Effective Buoyancy in Squall Lines

Squall lines consist of a buoyancy discontinuity with positive buoyancy extending hundreds of kilometers behind their leading edge. Because of this structure, conceptual models for isolated deep convective updrafts, which have a comparatively limited horizontal extent, fail to explain squall-line thermodynamics. The present article addresses this knowledge gap by forming analytic solutions for effective buoyancy using simplified density distributions that mimic squallline structure and by examining accompanying numerical simulations. It is shown with both analytical analysis and simulations that effective buoyancy along most squall-line updraft trajectories is less than half of the value predicted by parcel theory, implying that squall lines are fundamentally incapable of realizing all of their convective available potential energy as kinetic energy.

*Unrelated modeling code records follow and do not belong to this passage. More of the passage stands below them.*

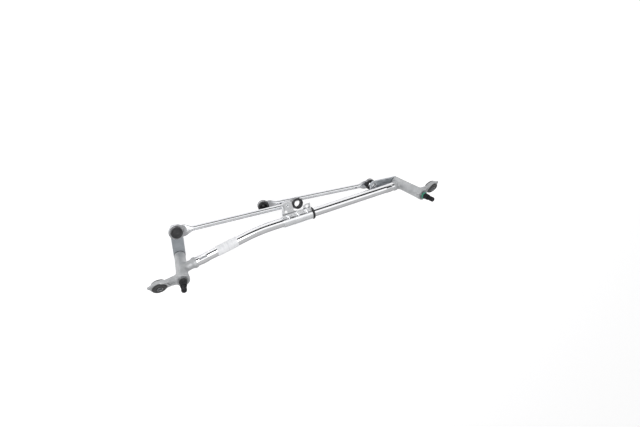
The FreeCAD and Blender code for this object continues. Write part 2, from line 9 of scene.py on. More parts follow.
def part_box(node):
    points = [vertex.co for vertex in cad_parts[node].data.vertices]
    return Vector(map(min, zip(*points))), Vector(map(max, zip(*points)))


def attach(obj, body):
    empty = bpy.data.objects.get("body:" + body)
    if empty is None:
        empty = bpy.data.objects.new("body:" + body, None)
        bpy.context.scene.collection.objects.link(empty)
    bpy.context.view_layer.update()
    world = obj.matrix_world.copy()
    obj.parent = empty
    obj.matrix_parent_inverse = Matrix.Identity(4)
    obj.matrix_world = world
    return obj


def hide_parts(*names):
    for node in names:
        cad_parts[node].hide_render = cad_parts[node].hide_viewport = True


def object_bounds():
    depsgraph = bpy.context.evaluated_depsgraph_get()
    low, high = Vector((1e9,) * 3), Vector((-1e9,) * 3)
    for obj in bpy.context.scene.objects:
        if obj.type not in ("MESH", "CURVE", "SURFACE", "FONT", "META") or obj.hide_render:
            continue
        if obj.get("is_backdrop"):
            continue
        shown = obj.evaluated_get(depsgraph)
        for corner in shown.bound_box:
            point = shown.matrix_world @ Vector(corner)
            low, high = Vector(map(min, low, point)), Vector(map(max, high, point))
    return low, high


# Tandem windshield wiper linkage. Lengths in this script are millimetres, as in the CAD source, and
# become metres when a mesh or a light is made.
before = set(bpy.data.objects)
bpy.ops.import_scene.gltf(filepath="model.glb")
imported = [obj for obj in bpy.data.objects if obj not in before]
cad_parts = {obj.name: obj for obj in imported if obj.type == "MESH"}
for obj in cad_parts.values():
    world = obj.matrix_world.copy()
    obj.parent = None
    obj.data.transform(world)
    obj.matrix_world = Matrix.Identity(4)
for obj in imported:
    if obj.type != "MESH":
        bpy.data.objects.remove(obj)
CAD_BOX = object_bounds()
MM = 0.001

X_AXIS = np.array([1.0, 0.0, 0.0])
Z_AXIS = np.array([0.0, 0.0, 1.0])


def unit(vector):
    return np.asarray(vector, float) / np.linalg.norm(vector)


def leaning(degrees):
    """The direction that leans from +Z towards +X."""
    angle = math.radians(degrees)
    return np.array([math.sin(angle), 0.0, math.cos(angle)])


# Where things are
LEFT_PIVOT = np.array([47.0, 9.0, -11.4])
RIGHT_PIVOT = LEFT_PIVOT + X_AXIS * 510.0
LEFT_AXIS = leaning(-8.0)
RIGHT_AXIS = leaning(7.0)
MOUNT_TILT = math.radians(23.6)
MOUNT_AXIS = np.array([0.0, -math.sin(MOUNT_TILT), math.cos(MOUNT_TILT)])
LEFT_MOUNT = np.zeros(3)
RIGHT_MOUNT = np.array([604.0, 6.7, 37.8])
BEND = LEFT_PIVOT + np.array([160.0, 20.0, 0.0])
LEFT_RUN = unit(BEND - LEFT_PIVOT)
RIGHT_RUN = unit(RIGHT_PIVOT - BEND)
LEFT_ROD_END = LEFT_PIVOT + np.array([263.0, 28.0, -33.0])
RIGHT_ROD_END = LEFT_PIVOT + np.array([197.0, 34.0, -60.0])

# Frame tube and castings
TUBE_R = 10.0
TUBE_WALL = 1.5
BEND_R = 300.0
LEFT_TUBE_START = 30.0
RIGHT_TUBE_START = 22.0
CRIMP_MIDDLE = 14.5
CRIMP_HALF_LENGTH = 7.5
CRIMP_HALF_WIDTH = 2.0
CRIMP_DEPTH = 1.25
SPIGOT_GAP = 0.05
SPIGOT_LENGTH = 30.0
BORE_R = 7.3
BUSH_R = 8.0
BUSH_LENGTH = 14.0
EYE_R = 15.5
EYE_HALF = 3.5
NOSE_SWELL = 0.37       # brings the rounded nose out to the CAD nose's tip
GROOVE_R = 10.5
GROMMET_R = 13.6
GROMMET_HALF = 7.0
SLEEVE_R = 5.4
SLEEVE_BORE_R = 4.2
SLEEVE_HALF = 7.5

# Spindles, cranks and ball joints
SHAFT_R = 6.5
END_PLAY = 0.1
WASHER = 1.2
LEVER_THICKNESS = 4.5
LEVER_HALF_WIDTH = 11.5
LEVER_END = 9.0
PRESS_R = 5.5
CLIP_GROOVE_R = 5.6
CLIP_R = 8.6
WASHER_R = 10.5
THRUST_WASHER_R = 11.1
SEAL_GROOVE_R = 5.4
SEAL_R = 7.4
SEAL_LENGTH = 3.5
KNURL_LENGTH = 10.0
THREAD_R = 5.0
THREAD_PITCH = 1.5
THREAD_DEPTH = 0.8
BALL_R = 8.0
SEAT_R = 8.3
BALL_HEIGHT = 12.2
PIN_SHANK_R = 4.0
PIN_NECK_R = 3.8
SOCKET_R = 12.0
SOCKET_GROOVE_R = 10.0
SOCKET_HALF = 5.5
SOCKET_TOP = 10.8
LIP_R = 7.27
MOUTH_R = 7.8
ROD_R = 5.5
ROD_EYE_HALF = 2.0
NECK_LENGTH = 17.0

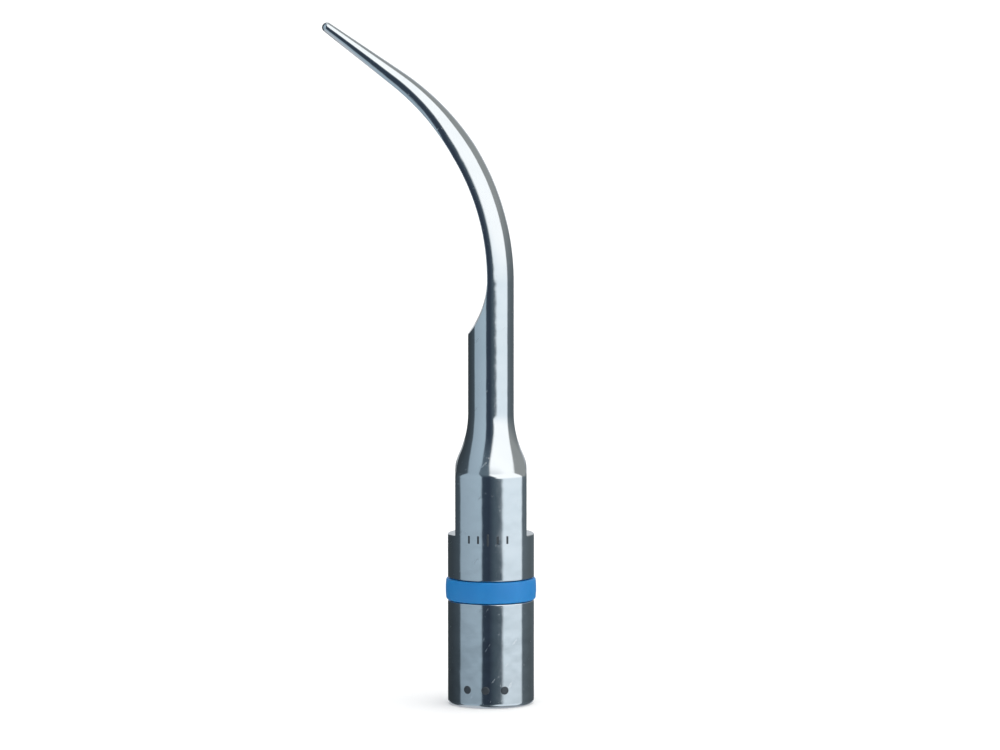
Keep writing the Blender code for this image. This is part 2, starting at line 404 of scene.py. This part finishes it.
def skin_faces(ring_count, size):
    """Quads between neighbouring rings, and a fan onto the single point at each end."""
    faces = []
    for row in range(ring_count - 1):
        low = row * size
        for i in range(size):
            j = (i + 1) % size
            faces.append((low + i, low + j, low + size + j, low + size + i))
    first_point = ring_count * size
    last_ring = first_point - size
    for i in range(size):
        j = (i + 1) % size
        faces.append((j, i, first_point))
        faces.append((last_ring + i, last_ring + j, first_point + 1))
    return faces


def make_body(steel, cut_steel):
    """The whole skin, from the drill point's tip through the socket and up the outside to the nose."""
    socket = socket_rings()
    rings = socket + base_rings() + ledge_rings() + flats_rings()
    rings += stem_rings() + notch_rings() + bar_rings()
    size = len(ANGLES)
    nose, _, forward = bend_frame(WORKING_LENGTH)
    ends = [(0, 0, SOCKET_DEPTH + DRILL_POINT), nose + forward * END_THICKNESS / 2]
    points = np.concatenate(rings + [ends])
    faces = skin_faces(len(rings), size)
    body = new_object("tip_skin", points, faces, [steel, cut_steel])
    drill_tip = len(rings) * size
    in_socket = [max(face[:3]) < len(socket) * size or face[-1] == drill_tip for face in faces]
    body.data.polygons.foreach_set("material_index", [int(inside) for inside in in_socket])
    cut_channel(body, steel, cut_steel)
    return body


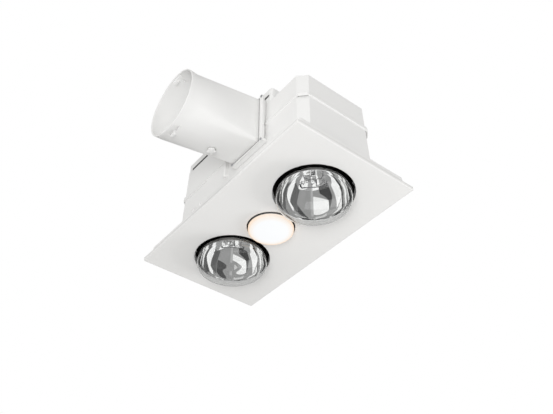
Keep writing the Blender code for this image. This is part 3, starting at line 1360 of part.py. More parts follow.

This scaling factor is generally unaffected by the system’s horizontal extent, the width of the deep convective updrafts along the system’s leading edge, and the curvature of bowing segments. When the cold pool and low-level shear are close to balanced, there is an increased prevalence of “hot towers,” whose local buoyancy exceeds their immediate surroundings, allowing the effective buoyancy-to-buoyancy ratio along some trajectories to slightly exceed one-half. As the rearward slant of updrafts increases, the dilution of updraft buoyancy increases, the ratio of effective buoyancy to buoyancy decreases, and hot towers become less prevalent, leading to weaker updrafts. Dilution of updrafts, along with system slant and the associated reduction in effective buoyancy, is the primary control on updraft intensity. These results provide an underlying foundation for future theories that predict squall-line updraft speeds.